◆ TASK DESCRIPTION: The line containing "bpy.context.scene.collection.children.link(collection)" marks where to begin; quote it and every line after it through the end of the data, exactly as written.
◇ ◇ ◇ ◇
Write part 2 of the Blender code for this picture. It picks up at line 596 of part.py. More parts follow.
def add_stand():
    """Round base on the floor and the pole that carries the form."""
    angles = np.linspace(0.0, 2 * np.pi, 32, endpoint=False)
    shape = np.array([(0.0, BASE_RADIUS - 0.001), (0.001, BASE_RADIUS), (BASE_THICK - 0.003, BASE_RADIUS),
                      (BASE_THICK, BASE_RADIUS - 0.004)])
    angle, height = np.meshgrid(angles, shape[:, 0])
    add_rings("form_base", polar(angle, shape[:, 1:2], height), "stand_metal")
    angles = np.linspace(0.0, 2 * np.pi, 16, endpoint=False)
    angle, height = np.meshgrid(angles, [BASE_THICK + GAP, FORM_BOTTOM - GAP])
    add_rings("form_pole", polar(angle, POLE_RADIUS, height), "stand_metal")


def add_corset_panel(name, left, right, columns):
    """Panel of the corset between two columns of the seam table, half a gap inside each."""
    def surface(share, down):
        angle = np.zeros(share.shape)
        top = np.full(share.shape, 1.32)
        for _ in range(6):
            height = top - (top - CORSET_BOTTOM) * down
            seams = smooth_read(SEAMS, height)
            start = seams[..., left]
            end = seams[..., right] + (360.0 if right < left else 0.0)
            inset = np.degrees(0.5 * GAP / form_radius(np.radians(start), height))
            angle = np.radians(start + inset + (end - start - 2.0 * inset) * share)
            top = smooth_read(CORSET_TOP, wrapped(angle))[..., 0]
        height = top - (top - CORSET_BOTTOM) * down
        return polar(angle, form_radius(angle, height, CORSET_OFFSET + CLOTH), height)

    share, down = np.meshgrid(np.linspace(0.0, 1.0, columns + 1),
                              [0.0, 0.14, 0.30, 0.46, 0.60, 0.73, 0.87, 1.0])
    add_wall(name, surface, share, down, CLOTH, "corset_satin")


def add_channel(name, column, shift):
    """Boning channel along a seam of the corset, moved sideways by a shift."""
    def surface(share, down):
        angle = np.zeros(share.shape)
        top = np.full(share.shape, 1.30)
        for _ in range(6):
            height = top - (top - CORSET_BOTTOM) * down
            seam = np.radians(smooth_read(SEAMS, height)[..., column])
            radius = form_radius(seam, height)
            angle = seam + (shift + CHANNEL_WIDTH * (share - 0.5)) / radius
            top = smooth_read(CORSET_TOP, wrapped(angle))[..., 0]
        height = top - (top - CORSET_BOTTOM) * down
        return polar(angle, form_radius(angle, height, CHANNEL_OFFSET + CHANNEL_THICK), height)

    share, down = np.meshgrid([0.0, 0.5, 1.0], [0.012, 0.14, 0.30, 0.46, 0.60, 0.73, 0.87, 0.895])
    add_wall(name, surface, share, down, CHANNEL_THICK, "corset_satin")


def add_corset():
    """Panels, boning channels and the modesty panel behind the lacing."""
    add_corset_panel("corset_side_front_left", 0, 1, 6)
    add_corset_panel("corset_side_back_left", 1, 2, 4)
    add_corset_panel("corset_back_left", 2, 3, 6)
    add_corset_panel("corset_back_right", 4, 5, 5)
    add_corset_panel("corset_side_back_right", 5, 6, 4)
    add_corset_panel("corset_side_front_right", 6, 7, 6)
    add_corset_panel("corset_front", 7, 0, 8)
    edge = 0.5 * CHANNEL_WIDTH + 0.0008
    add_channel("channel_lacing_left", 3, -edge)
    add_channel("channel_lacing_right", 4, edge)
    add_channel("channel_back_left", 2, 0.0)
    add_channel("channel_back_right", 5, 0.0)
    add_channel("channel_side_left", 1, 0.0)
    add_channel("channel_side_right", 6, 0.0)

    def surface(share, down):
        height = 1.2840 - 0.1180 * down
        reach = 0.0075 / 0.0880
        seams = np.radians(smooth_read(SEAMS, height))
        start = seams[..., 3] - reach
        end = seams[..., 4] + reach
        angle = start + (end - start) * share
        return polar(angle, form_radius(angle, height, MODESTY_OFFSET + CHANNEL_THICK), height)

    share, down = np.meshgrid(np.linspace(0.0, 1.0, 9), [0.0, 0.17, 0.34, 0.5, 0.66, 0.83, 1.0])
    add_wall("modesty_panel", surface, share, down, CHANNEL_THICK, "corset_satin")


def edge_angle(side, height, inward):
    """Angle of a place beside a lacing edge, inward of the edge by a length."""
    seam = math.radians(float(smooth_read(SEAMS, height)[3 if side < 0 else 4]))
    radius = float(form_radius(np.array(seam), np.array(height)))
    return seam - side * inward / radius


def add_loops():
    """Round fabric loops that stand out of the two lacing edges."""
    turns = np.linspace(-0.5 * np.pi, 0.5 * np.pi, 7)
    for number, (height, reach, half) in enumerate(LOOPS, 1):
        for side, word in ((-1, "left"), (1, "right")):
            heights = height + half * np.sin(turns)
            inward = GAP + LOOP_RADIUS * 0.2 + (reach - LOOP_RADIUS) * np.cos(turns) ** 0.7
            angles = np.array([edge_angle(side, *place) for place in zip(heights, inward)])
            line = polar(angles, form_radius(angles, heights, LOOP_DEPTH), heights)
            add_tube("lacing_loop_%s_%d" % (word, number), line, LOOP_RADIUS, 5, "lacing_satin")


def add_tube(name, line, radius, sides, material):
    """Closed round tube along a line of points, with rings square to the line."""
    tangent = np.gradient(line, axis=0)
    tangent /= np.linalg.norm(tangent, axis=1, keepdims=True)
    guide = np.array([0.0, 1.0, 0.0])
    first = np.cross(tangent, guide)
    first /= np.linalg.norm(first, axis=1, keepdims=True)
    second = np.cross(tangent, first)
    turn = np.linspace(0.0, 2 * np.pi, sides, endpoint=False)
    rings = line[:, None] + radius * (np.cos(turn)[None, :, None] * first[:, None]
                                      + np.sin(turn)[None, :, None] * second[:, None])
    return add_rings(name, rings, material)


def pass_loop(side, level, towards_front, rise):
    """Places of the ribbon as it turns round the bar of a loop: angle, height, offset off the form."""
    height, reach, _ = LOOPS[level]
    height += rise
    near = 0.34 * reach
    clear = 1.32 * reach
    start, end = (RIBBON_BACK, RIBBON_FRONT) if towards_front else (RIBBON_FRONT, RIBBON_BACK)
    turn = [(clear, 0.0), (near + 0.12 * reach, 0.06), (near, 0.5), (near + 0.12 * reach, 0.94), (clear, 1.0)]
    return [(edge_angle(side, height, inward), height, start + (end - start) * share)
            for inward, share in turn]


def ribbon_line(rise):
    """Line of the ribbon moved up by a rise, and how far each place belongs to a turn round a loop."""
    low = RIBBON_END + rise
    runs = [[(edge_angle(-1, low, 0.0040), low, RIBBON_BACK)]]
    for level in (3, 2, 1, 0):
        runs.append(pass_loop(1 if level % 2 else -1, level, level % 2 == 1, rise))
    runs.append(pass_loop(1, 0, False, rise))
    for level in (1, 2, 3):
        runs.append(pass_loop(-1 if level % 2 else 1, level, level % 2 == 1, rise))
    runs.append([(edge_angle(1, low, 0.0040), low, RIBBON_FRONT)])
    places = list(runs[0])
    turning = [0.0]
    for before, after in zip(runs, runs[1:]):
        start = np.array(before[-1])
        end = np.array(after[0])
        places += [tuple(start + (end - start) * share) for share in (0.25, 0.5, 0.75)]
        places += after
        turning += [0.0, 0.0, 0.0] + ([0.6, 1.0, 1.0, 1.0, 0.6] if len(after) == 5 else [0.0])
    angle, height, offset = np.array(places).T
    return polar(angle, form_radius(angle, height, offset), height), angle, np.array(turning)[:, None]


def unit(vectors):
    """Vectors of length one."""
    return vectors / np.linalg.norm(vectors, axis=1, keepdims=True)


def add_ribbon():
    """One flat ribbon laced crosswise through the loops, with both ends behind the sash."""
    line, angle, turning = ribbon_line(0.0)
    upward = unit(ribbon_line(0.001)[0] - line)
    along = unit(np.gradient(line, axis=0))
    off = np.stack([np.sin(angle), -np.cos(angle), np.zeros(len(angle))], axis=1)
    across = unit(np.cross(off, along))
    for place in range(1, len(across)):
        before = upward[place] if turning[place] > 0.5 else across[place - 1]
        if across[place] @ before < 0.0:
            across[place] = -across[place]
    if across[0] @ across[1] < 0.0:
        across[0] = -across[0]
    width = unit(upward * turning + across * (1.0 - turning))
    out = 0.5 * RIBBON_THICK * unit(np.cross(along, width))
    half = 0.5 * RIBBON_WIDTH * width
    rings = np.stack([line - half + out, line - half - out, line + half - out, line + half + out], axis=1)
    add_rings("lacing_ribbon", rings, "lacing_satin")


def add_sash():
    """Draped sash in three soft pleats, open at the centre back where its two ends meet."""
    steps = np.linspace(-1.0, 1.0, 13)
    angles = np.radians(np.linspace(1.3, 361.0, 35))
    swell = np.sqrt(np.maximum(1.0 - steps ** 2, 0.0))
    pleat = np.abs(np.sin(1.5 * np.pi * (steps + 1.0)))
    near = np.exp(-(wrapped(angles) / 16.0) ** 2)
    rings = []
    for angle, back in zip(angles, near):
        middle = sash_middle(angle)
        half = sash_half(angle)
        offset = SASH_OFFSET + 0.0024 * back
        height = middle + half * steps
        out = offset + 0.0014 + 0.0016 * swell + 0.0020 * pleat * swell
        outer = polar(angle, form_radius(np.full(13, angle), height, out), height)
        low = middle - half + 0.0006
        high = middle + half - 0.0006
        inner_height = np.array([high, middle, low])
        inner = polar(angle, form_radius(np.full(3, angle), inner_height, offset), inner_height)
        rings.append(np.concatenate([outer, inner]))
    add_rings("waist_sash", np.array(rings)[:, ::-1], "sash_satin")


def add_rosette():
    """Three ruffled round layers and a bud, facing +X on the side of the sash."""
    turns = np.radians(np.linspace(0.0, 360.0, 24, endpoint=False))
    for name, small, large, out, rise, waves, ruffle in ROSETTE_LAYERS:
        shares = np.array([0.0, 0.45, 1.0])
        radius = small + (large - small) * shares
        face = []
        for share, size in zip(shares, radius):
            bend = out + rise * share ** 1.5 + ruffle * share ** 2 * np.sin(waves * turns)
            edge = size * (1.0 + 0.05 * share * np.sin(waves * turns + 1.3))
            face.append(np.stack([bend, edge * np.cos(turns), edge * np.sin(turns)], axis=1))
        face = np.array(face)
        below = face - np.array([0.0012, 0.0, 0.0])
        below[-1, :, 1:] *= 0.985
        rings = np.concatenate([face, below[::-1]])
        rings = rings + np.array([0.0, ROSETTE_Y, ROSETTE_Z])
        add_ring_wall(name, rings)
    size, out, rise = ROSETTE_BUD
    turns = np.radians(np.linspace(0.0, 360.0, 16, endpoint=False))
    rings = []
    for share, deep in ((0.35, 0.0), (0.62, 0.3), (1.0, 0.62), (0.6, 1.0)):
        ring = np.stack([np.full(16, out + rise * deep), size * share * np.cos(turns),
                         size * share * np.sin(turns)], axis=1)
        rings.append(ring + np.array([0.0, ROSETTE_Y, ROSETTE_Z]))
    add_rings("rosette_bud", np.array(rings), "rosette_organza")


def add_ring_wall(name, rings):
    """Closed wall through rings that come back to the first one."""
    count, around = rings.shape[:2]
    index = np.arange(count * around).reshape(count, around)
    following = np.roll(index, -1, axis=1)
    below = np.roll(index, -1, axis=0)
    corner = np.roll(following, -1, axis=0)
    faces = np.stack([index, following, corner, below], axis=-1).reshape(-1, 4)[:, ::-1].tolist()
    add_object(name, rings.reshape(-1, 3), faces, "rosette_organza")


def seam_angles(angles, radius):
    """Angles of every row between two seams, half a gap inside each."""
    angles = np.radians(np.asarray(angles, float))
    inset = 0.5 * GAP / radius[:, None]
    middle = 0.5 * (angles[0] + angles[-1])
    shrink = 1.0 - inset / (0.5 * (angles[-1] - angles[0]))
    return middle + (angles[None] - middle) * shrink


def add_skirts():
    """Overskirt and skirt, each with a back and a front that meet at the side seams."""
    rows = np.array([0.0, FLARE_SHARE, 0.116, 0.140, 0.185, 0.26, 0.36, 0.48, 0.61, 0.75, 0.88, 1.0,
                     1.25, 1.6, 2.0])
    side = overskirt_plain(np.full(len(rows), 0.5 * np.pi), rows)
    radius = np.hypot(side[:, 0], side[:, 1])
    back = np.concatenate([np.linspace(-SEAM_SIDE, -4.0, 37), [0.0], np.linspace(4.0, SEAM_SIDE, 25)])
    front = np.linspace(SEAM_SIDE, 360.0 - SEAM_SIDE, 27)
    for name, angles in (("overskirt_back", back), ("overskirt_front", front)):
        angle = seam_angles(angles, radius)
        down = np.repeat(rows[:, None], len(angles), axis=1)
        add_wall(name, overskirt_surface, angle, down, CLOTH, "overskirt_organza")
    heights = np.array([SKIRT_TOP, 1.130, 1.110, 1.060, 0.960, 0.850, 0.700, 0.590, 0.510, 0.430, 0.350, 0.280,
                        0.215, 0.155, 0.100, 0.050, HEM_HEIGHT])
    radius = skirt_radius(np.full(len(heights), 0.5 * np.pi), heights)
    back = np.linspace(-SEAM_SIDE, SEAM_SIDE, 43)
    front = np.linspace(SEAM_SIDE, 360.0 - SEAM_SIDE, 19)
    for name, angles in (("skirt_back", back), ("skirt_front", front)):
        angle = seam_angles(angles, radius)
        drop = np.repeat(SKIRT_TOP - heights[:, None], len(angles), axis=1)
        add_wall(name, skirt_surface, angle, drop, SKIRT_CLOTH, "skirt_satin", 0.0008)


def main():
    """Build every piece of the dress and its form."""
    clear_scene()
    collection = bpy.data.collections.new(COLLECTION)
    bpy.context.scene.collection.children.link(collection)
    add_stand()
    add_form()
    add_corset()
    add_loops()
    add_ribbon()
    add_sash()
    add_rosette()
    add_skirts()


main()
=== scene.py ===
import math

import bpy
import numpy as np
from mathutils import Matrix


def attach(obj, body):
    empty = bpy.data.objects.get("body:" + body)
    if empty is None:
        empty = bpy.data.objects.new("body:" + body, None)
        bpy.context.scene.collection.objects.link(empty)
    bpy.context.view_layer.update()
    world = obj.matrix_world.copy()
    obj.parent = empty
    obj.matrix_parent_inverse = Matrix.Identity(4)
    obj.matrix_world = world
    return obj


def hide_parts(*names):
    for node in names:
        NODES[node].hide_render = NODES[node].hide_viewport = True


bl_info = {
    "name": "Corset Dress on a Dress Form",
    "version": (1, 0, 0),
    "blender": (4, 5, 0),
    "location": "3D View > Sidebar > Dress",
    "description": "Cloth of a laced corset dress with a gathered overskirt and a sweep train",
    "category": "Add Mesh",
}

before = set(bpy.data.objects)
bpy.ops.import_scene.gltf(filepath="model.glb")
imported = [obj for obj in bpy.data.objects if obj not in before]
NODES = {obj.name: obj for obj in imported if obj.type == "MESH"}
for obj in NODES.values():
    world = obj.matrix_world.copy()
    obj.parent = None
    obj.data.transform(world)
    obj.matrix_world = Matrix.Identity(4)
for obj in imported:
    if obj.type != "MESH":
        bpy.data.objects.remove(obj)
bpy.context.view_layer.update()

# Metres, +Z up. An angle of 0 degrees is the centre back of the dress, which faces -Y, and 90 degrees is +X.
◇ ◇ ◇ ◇
◆ RESULT:
    bpy.context.scene.collection.children.link(collection)
    add_stand()
    add_form()
    add_corset()
    add_loops()
    add_ribbon()
    add_sash()
    add_rosette()
    add_skirts()


main()
=== scene.py ===
import math

import bpy
import numpy as np
from mathutils import Matrix


def attach(obj, body):
    empty = bpy.data.objects.get("body:" + body)
    if empty is None:
        empty = bpy.data.objects.new("body:" + body, None)
        bpy.context.scene.collection.objects.link(empty)
    bpy.context.view_layer.update()
    world = obj.matrix_world.copy()
    obj.parent = empty
    obj.matrix_parent_inverse = Matrix.Identity(4)
    obj.matrix_world = world
    return obj


def hide_parts(*names):
    for node in names:
        NODES[node].hide_render = NODES[node].hide_viewport = True


bl_info = {
    "name": "Corset Dress on a Dress Form",
    "version": (1, 0, 0),
    "blender": (4, 5, 0),
    "location": "3D View > Sidebar > Dress",
    "description": "Cloth of a laced corset dress with a gathered overskirt and a sweep train",
    "category": "Add Mesh",
}

before = set(bpy.data.objects)
bpy.ops.import_scene.gltf(filepath="model.glb")
imported = [obj for obj in bpy.data.objects if obj not in before]
NODES = {obj.name: obj for obj in imported if obj.type == "MESH"}
for obj in NODES.values():
    world = obj.matrix_world.copy()
    obj.parent = None
    obj.data.transform(world)
    obj.matrix_world = Matrix.Identity(4)
for obj in imported:
    if obj.type != "MESH":
        bpy.data.objects.remove(obj)
bpy.context.view_layer.update()

# Metres, +Z up. An angle of 0 degrees is the centre back of the dress, which faces -Y, and 90 degrees is +X.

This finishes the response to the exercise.